| Challenge |
Copy out the listing exactly.
--- Supplied data ---
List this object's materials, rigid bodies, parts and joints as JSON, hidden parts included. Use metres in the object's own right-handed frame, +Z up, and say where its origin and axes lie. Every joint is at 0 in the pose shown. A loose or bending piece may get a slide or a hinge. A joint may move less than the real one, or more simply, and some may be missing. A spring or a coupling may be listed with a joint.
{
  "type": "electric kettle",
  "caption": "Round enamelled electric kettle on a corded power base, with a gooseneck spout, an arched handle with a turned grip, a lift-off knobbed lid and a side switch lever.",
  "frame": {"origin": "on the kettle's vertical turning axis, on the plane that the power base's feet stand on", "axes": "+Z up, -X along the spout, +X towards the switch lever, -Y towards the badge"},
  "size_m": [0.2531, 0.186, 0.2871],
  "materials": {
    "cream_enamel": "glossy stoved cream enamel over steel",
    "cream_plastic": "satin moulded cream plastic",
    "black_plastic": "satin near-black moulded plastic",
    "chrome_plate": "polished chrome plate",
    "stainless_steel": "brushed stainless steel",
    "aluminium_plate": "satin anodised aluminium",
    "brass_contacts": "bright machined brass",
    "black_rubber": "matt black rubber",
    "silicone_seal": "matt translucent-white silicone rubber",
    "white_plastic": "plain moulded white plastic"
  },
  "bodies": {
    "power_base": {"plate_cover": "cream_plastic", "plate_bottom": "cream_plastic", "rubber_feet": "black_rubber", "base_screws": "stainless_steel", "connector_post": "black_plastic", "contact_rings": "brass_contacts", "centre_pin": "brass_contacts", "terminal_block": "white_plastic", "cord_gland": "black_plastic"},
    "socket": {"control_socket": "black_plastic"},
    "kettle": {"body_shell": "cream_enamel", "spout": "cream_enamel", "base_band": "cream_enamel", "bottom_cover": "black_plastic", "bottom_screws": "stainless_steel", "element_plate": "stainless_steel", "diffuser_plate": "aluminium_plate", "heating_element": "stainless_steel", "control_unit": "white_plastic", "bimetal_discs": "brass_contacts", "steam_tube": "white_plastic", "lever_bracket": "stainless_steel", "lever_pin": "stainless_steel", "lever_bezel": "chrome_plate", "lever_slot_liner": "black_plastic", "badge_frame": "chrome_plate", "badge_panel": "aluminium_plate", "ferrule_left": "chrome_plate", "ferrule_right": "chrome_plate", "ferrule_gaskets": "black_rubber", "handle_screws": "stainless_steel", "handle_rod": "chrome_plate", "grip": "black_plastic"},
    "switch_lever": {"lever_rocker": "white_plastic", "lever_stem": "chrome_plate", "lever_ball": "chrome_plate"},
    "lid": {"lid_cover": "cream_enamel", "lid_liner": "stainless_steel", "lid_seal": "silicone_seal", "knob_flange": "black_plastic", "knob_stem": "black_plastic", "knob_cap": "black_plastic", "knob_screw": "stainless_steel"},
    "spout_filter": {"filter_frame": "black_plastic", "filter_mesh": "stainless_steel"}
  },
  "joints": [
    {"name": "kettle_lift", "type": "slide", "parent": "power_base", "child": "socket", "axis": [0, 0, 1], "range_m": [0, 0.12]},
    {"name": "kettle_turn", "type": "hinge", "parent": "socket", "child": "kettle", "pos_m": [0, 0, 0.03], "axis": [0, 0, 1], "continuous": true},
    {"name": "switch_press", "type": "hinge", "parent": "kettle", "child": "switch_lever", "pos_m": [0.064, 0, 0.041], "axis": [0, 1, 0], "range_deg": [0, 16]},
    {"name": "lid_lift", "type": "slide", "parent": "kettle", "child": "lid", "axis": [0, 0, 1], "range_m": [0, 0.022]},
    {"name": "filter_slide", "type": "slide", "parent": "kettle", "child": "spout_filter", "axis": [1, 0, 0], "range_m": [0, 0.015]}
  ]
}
---
| Written response |
List this object's materials, rigid bodies, parts and joints as JSON, hidden parts included. Use metres in the object's own right-handed frame, +Z up, and say where its origin and axes lie. Every joint is at 0 in the pose shown. A loose or bending piece may get a slide or a hinge. A joint may move less than the real one, or more simply, and some may be missing. A spring or a coupling may be listed with a joint.
{
  "type": "electric kettle",
  "caption": "Round enamelled electric kettle on a corded power base, with a gooseneck spout, an arched handle with a turned grip, a lift-off knobbed lid and a side switch lever.",
  "frame": {"origin": "on the kettle's vertical turning axis, on the plane that the power base's feet stand on", "axes": "+Z up, -X along the spout, +X towards the switch lever, -Y towards the badge"},
  "size_m": [0.2531, 0.186, 0.2871],
  "materials": {
    "cream_enamel": "glossy stoved cream enamel over steel",
    "cream_plastic": "satin moulded cream plastic",
    "black_plastic": "satin near-black moulded plastic",
    "chrome_plate": "polished chrome plate",
    "stainless_steel": "brushed stainless steel",
    "aluminium_plate": "satin anodised aluminium",
    "brass_contacts": "bright machined brass",
    "black_rubber": "matt black rubber",
    "silicone_seal": "matt translucent-white silicone rubber",
    "white_plastic": "plain moulded white plastic"
  },
  "bodies": {
    "power_base": {"plate_cover": "cream_plastic", "plate_bottom": "cream_plastic", "rubber_feet": "black_rubber", "base_screws": "stainless_steel", "connector_post": "black_plastic", "contact_rings": "brass_contacts", "centre_pin": "brass_contacts", "terminal_block": "white_plastic", "cord_gland": "black_plastic"},
    "socket": {"control_socket": "black_plastic"},
    "kettle": {"body_shell": "cream_enamel", "spout": "cream_enamel", "base_band": "cream_enamel", "bottom_cover": "black_plastic", "bottom_screws": "stainless_steel", "element_plate": "stainless_steel", "diffuser_plate": "aluminium_plate", "heating_element": "stainless_steel", "control_unit": "white_plastic", "bimetal_discs": "brass_contacts", "steam_tube": "white_plastic", "lever_bracket": "stainless_steel", "lever_pin": "stainless_steel", "lever_bezel": "chrome_plate", "lever_slot_liner": "black_plastic", "badge_frame": "chrome_plate", "badge_panel": "aluminium_plate", "ferrule_left": "chrome_plate", "ferrule_right": "chrome_plate", "ferrule_gaskets": "black_rubber", "handle_screws": "stainless_steel", "handle_rod": "chrome_plate", "grip": "black_plastic"},
    "switch_lever": {"lever_rocker": "white_plastic", "lever_stem": "chrome_plate", "lever_ball": "chrome_plate"},
    "lid": {"lid_cover": "cream_enamel", "lid_liner": "stainless_steel", "lid_seal": "silicone_seal", "knob_flange": "black_plastic", "knob_stem": "black_plastic", "knob_cap": "black_plastic", "knob_screw": "stainless_steel"},
    "spout_filter": {"filter_frame": "black_plastic", "filter_mesh": "stainless_steel"}
  },
  "joints": [
    {"name": "kettle_lift", "type": "slide", "parent": "power_base", "child": "socket", "axis": [0, 0, 1], "range_m": [0, 0.12]},
    {"name": "kettle_turn", "type": "hinge", "parent": "socket", "child": "kettle", "pos_m": [0, 0, 0.03], "axis": [0, 0, 1], "continuous": true},
    {"name": "switch_press", "type": "hinge", "parent": "kettle", "child": "switch_lever", "pos_m": [0.064, 0, 0.041], "axis": [0, 1, 0], "range_deg": [0, 16]},
    {"name": "lid_lift", "type": "slide", "parent": "kettle", "child": "lid", "axis": [0, 0, 1], "range_m": [0, 0.022]},
    {"name": "filter_slide", "type": "slide", "parent": "kettle", "child": "spout_filter", "axis": [1, 0, 0], "range_m": [0, 0.015]}
  ]
}